A comparison of a mountain before and after simulated hydraulic erosion.

Map sizes

In the map editor, you can select a map size from a recommended list or enter a completely custom size! The only limitation is that the maximum map area cannot exceed 17M tiles, and no single map dimension can be larger than 16k tiles. This allows for unique map shapes, such as 512x16k. It's worth noting that, up to now, the largest map size was around 4M tiles.


A “ribbon” map that is 512 tiles wide and 16k tiles long. As you can see, you can’t see from one side to the other :)

Other editor features

There are several other neat features in the map editor:

  • The ability to add one or more starting locations.

  • An x-ray tool that reveals material layers beneath the terrain surface.

  • The option to plant individual trees and place other props.

  • Configuration option for virtual resources, such as crude oil deposits.

  • Map generation that is fully parallelized, using all the cores your CPU can spare!


A screenshot from a tracing tool showing parallel map generation on a 6-core CPU (Intel i7-8750H).

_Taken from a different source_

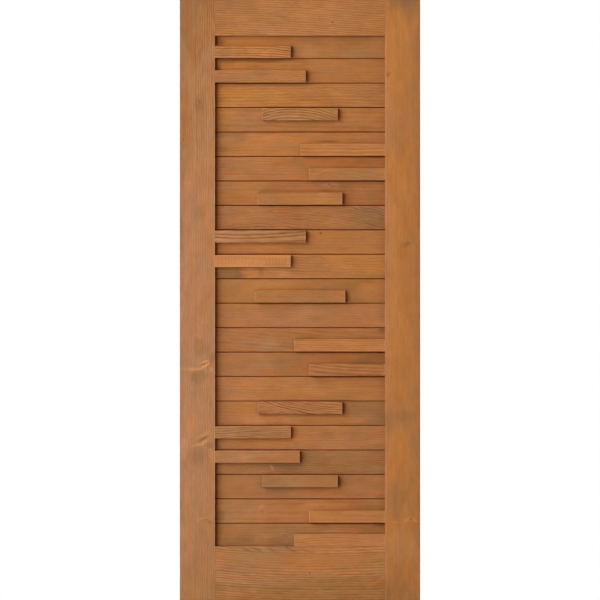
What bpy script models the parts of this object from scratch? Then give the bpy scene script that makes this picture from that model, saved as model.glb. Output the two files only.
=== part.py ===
"""A solid wood door: two full-height stiles, two rails butted between them, a recessed panel of
horizontal tongue-and-groove boards, and short raised bars planted on the panel's front.

Metres, +Z up. The width runs along +X and the front faces -Y. The origin is the middle of the
hinge edge: the outer edge of the left stile, at half the height and half the thickness.
"""

import math

import bmesh
import bpy
from mathutils import Vector

# Driving dimensions
DOOR_WIDTH = 0.800
DOOR_HEIGHT = 2.000
DOOR_THICKNESS = 0.035
STILE_WIDTH = 0.117
TOP_RAIL_HEIGHT = 0.120
BOTTOM_RAIL_HEIGHT = 0.180
BOARD_COUNT = 21
BOARD_PITCH = 0.0814
BOARD_THICKNESS = 0.015
BAR_HEIGHT = 0.040
SHORT, MEDIUM, LONG = 0.252, 0.282, 0.302

# Joinery
GAP = 0.0003  # between faces that touch
HOUSING_DEPTH = 0.010  # groove in the frame that takes the boards and the rails' stub tenons
HOUSED_BOARD = 0.009  # how far a board enters that groove, which leaves it room to swell
TONGUE_THICKNESS = 0.005
TONGUE_LENGTH = 0.006
V_JOINT = 0.0025  # chamfer on each board edge, front and back
EASED_ARRIS = 0.001  # radius that takes the sharpness off an edge
ARRIS_SEGMENTS = 2

# The bars from the top down: the board that carries each one, counted from the top, the half of
# that board which it covers, the part of the panel where it sits, and its length.
BARS = (
    (1, "lower", "left", SHORT),
    (2, "lower", "left", LONG),
    (4, "upper", "middle", SHORT),
    (5, "lower", "right", MEDIUM),
    (6, "lower", "right", SHORT),
    (7, "lower", "middle", MEDIUM),
    (9, "upper", "left", LONG),
    (10, "upper", "left", SHORT),
    (11, "lower", "middle", LONG),
    (13, "lower", "right", LONG),
    (14, "lower", "right", SHORT),
    (16, "upper", "middle", MEDIUM),
    (17, "upper", "left", SHORT),
    (18, "upper", "left", MEDIUM),
    (19, "upper", "middle", SHORT),
    (20, "lower", "right", SHORT),
    (21, "lower", "right", LONG),
)

# Worked out from the dimensions above
DOOR_TOP = DOOR_HEIGHT / 2
DOOR_BOTTOM = -DOOR_HEIGHT / 2
PANEL_LEFT = STILE_WIDTH
PANEL_RIGHT = DOOR_WIDTH - STILE_WIDTH
PANEL_TOP = DOOR_TOP - TOP_RAIL_HEIGHT
PANEL_BOTTOM = DOOR_BOTTOM + BOTTOM_RAIL_HEIGHT
END_BOARD_HEIGHT = (PANEL_TOP - PANEL_BOTTOM - (BOARD_COUNT - 2) * BOARD_PITCH) / 2
GROOVE_WIDTH = BOARD_THICKNESS + 2 * GAP

# Base colours, linear RGB
STILE_COLOUR = (0.42, 0.18, 0.07)
RAIL_COLOUR = (0.40, 0.16, 0.06)
BOARD_COLOUR = (0.36, 0.15, 0.05)
BAR_COLOUR = (0.43, 0.18, 0.06)


def clear_scene():
    for thing in list(bpy.data.objects):
        bpy.data.objects.remove(thing, do_unlink=True)


def stained_wood(name, colour):
    material = bpy.data.materials.new(name)
    material.use_nodes = True
    shader = material.node_tree.nodes["Principled BSDF"]
    shader.inputs["Base Color"].default_value = (*colour, 1.0)
    shader.inputs["Roughness"].default_value = 0.5
    shader.inputs["Metallic"].default_value = 0.0
    return material


def add_object(name, bm, material):
    """Turn a finished bmesh into a named object with its material."""
    bmesh.ops.recalc_face_normals(bm, faces=bm.faces)
    mesh = bpy.data.meshes.new(name)
    bm.to_mesh(mesh)
    bm.free()
    mesh.materials.append(material)
    thing = bpy.data.objects.new(name, mesh)
    bpy.context.collection.objects.link(thing)
    return thing


def eased_outline(corners):
    """The points of an outline whose corners are (u, v, radius), with radius 0 left sharp."""
    points = []
    for index, (u, v, radius) in enumerate(corners):
        corner = Vector((u, v))
        if radius == 0:
            points.append(corner)
            continue
        before = Vector(corners[index - 1][:2])
        after = Vector(corners[(index + 1) % len(corners)][:2])
        towards_before = (before - corner).normalized() * radius
        towards_after = (after - corner).normalized() * radius
        centre = corner + towards_before + towards_after
        for step in range(ARRIS_SEGMENTS + 1):
            angle = math.pi / 2 * step / ARRIS_SEGMENTS
            points.append(centre - towards_after * math.cos(angle) - towards_before * math.sin(angle))
    return points


def swept(outline, axis, start, end):
    """A closed bmesh: an outline of (y, z) points swept along X, or of (x, y) points along Z."""
    bm = bmesh.new()
    if axis == "X":
        section = [bm.verts.new((start, u, v)) for u, v in outline]
        travel = Vector((end - start, 0, 0))
    else:
        section = [bm.verts.new((u, v, start)) for u, v in outline]
        travel = Vector((0, 0, end - start))
    face = bm.faces.new(section)
    swept_part = bmesh.ops.extrude_face_region(bm, geom=[face])["geom"]
    moved = [item for item in swept_part if isinstance(item, bmesh.types.BMVert)]
    bmesh.ops.translate(bm, verts=moved, vec=travel)
    return bm


def stile(name, outer, inner, material):
    """A full-height upright, grooved along the inner edge for the rails and the boards."""
    towards_panel = math.copysign(1, inner - outer)
    groove_floor = inner - towards_panel * HOUSING_DEPTH
    face = DOOR_THICKNESS / 2
    cheek = GROOVE_WIDTH / 2
    outline = eased_outline(
        [
            (outer, -face, EASED_ARRIS),
            (inner, -face, 0),
            (inner, -cheek, 0),
            (groove_floor, -cheek, 0),
            (groove_floor, cheek, 0),
            (inner, cheek, 0),
            (inner, face, 0),
            (outer, face, EASED_ARRIS),
        ]
    )
    return add_object(name, swept(outline, "Z", DOOR_BOTTOM, DOOR_TOP), material)


def rail(name, outer, inner, material):
    """A crosspiece between the stiles, grooved along the panel, with a stub tenon at each end."""
    towards_panel = math.copysign(1, inner - outer)
    groove_floor = inner - towards_panel * HOUSING_DEPTH
    face = DOOR_THICKNESS / 2
    cheek = GROOVE_WIDTH / 2
    outline = eased_outline(
        [
            (-face, outer, EASED_ARRIS),
            (-face, inner, 0),
            (-cheek, inner, 0),
            (-cheek, groove_floor, 0),
            (cheek, groove_floor, 0),
            (cheek, inner, 0),
            (face, inner, 0),
            (face, outer, EASED_ARRIS),
        ]
    )
    bm = swept(outline, "X", PANEL_LEFT + GAP, PANEL_RIGHT - GAP)
    add_stub_tenons(bm)
    return add_object(name, bm, material)


def add_stub_tenons(bm):
    """Split each end of a rail at the tenon's two cheeks and draw the middle strip out."""
    half_tenon = BOARD_THICKNESS / 2
    for cheek in (-half_tenon, half_tenon):
        everything = bm.verts[:] + bm.edges[:] + bm.faces[:]
        bmesh.ops.bisect_plane(bm, geom=everything, plane_co=(0, cheek, 0), plane_no=(0, 1, 0))
    bmesh.ops.recalc_face_normals(bm, faces=bm.faces)
    shoulders = [face for face in bm.faces if abs(face.normal.x) > 0.9]
    strips = [face for face in shoulders if abs(face.calc_center_median().y) < half_tenon]
    for strip in strips:
        outwards = strip.normal * (HOUSING_DEPTH - GAP)
        drawn = bmesh.ops.extrude_face_region(bm, geom=[strip])["geom"]
        end_vertices = [item for item in drawn if isinstance(item, bmesh.types.BMVert)]
        bmesh.ops.translate(bm, verts=end_vertices, vec=outwards)
    bmesh.ops.delete(bm, geom=strips, context="FACES_ONLY")


def board_joint(number):
    """The height of the joint below a board, counted from the top."""
    return PANEL_TOP - END_BOARD_HEIGHT - (number - 1) * BOARD_PITCH


def board_top_edge(number):
    """The upper edge's outline from back to front: square in the rail's groove, or a tongue."""
    face = BOARD_THICKNESS / 2
    if number == 1:
        top = PANEL_TOP + HOUSED_BOARD
        return [(face, top), (-face, top)]
    top = board_joint(number - 1) - GAP / 2
    tongue = TONGUE_THICKNESS / 2
    tongue_tip = top + TONGUE_LENGTH
    return [
        (face, top - V_JOINT),
        (face - V_JOINT, top),
        (tongue, top),
        (tongue, tongue_tip),
        (-tongue, tongue_tip),
        (-tongue, top),
        (V_JOINT - face, top),
        (-face, top - V_JOINT),
    ]


def board_bottom_edge(number):
    """The lower edge's outline from front to back: square in the rail's groove, or a groove."""
    face = BOARD_THICKNESS / 2
    if number == BOARD_COUNT:
        bottom = PANEL_BOTTOM - HOUSED_BOARD
        return [(-face, bottom), (face, bottom)]
    bottom = board_joint(number) + GAP / 2
    groove = TONGUE_THICKNESS / 2 + GAP
    groove_floor = bottom + TONGUE_LENGTH
    return [
        (-face, bottom + V_JOINT),
        (V_JOINT - face, bottom),
        (-groove, bottom),
        (-groove, groove_floor),
        (groove, groove_floor),
        (groove, bottom),
        (face - V_JOINT, bottom),
        (face, bottom + V_JOINT),
    ]


def board(number, material):
    """A horizontal board across the panel, with its ends housed in the stiles."""
    outline = board_top_edge(number) + board_bottom_edge(number)
    bm = swept(outline, "X", PANEL_LEFT - HOUSED_BOARD, PANEL_RIGHT + HOUSED_BOARD)
    return add_object(f"board_{number:02d}", bm, material)


def bar_span(place, length):
    """Where a bar starts and ends: butted to a stile, or centred on the door."""
    if place == "left":
        start = PANEL_LEFT + GAP
    elif place == "right":
        start = PANEL_RIGHT - GAP - length
    else:
        start = (DOOR_WIDTH - length) / 2
    return start, start + length


def bar_bottom(number, half):
    """The height of a bar's lower edge: clear of the V-joint on the half of the board it covers."""
    if half == "upper":
        return board_joint(number - 1) - V_JOINT - BAR_HEIGHT
    if number == BOARD_COUNT:
        return PANEL_BOTTOM + GAP
    return board_joint(number) + V_JOINT


def bar(name, number, half, place, length, material):
    """A raised bar on a board, flush with the frame's face, with its free arrises eased."""
    start, end = bar_span(place, length)
    bottom = bar_bottom(number, half)
    front = -DOOR_THICKNESS / 2
    back = -BOARD_THICKNESS / 2 - GAP
    section = [
        (front, bottom),
        (front, bottom + BAR_HEIGHT),
        (back, bottom + BAR_HEIGHT),
        (back, bottom),
    ]
    bm = swept(section, "X", start, end)
    butted = {"left": start, "right": end}.get(place)
    eased = [edge for edge in bm.edges if is_free_front_edge(edge, front, butted)]
    bmesh.ops.bevel(
        bm, geom=eased, offset=EASED_ARRIS, segments=ARRIS_SEGMENTS, profile=0.5, affect="EDGES"
    )
    return add_object(name, bm, material)


def is_free_front_edge(edge, front, butted):
    """True for an edge in the front plane that doesn't meet a stile."""
    in_front = all(abs(vertex.co.y - front) < GAP for vertex in edge.verts)
    at_stile = butted is not None and all(abs(v.co.x - butted) < GAP for v in edge.verts)
    return in_front and not at_stile


def build_frame():
    stile_wood = stained_wood("stile", STILE_COLOUR)
    rail_wood = stained_wood("rail", RAIL_COLOUR)
    stile("stile_left", 0.0, PANEL_LEFT, stile_wood)
    stile("stile_right", DOOR_WIDTH, PANEL_RIGHT, stile_wood)
    rail("rail_top", DOOR_TOP, PANEL_TOP, rail_wood)
    rail("rail_bottom", DOOR_BOTTOM, PANEL_BOTTOM, rail_wood)


def build_panel():
    board_wood = stained_wood("board", BOARD_COLOUR)
    for number in range(1, BOARD_COUNT + 1):
        board(number, board_wood)


def build_bars():
    bar_wood = stained_wood("bar", BAR_COLOUR)
    for index, (number, half, place, length) in enumerate(BARS, start=1):
        bar(f"bar_{index:02d}", number, half, place, length, bar_wood)


clear_scene()
build_frame()
build_panel()
build_bars()
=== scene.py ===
"""The looks of a solid wood door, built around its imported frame.

Every piece is a finished copy of its CAD node, with eased edges and its own cut of stained
softwood. The wood is one solid texture: growth rings round a pith, fibres, blotches of stain and
knots, all worked out in metres from the piece's own middle.
"""

import math

import bmesh
import bpy
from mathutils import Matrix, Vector


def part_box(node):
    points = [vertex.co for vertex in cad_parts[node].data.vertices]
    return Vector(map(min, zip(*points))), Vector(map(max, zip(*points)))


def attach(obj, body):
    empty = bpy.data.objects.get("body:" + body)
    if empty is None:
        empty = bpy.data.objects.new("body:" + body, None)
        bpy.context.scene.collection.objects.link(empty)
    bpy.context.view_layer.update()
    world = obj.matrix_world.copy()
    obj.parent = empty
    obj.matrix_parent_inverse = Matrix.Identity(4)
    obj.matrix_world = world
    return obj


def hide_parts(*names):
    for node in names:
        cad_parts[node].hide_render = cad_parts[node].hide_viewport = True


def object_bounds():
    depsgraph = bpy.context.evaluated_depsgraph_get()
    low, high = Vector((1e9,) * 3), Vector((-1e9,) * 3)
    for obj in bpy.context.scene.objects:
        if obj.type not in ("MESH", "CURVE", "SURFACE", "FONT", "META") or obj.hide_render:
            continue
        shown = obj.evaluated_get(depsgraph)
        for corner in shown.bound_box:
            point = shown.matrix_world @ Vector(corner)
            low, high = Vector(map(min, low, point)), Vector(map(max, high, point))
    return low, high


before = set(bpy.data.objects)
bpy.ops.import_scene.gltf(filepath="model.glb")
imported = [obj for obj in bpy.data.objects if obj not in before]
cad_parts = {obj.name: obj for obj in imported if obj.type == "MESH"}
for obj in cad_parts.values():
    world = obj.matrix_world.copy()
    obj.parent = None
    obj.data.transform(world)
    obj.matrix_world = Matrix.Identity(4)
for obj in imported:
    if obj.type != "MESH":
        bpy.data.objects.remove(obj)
LOW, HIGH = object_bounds()
CENTRE = (LOW + HIGH) / 2
BOXES = {node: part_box(node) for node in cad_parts}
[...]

Map editor demonstration live-stream

As you can see, the map editor is a beast. To showcase all its capabilities, we’re planning a live-stream demonstration covering everything described in this article and more! This event will scheduled closer to the release, and we’ll make a separate announcement.


COI hub in March

To enable our community to share and download all the maps they create, we are launching the CoI Hub website in March this year. We originally announced it in Captain’s Diary #39.




And that’s everything for today, mark your calendars for the 5th of April and see you soon! Captain Marek out.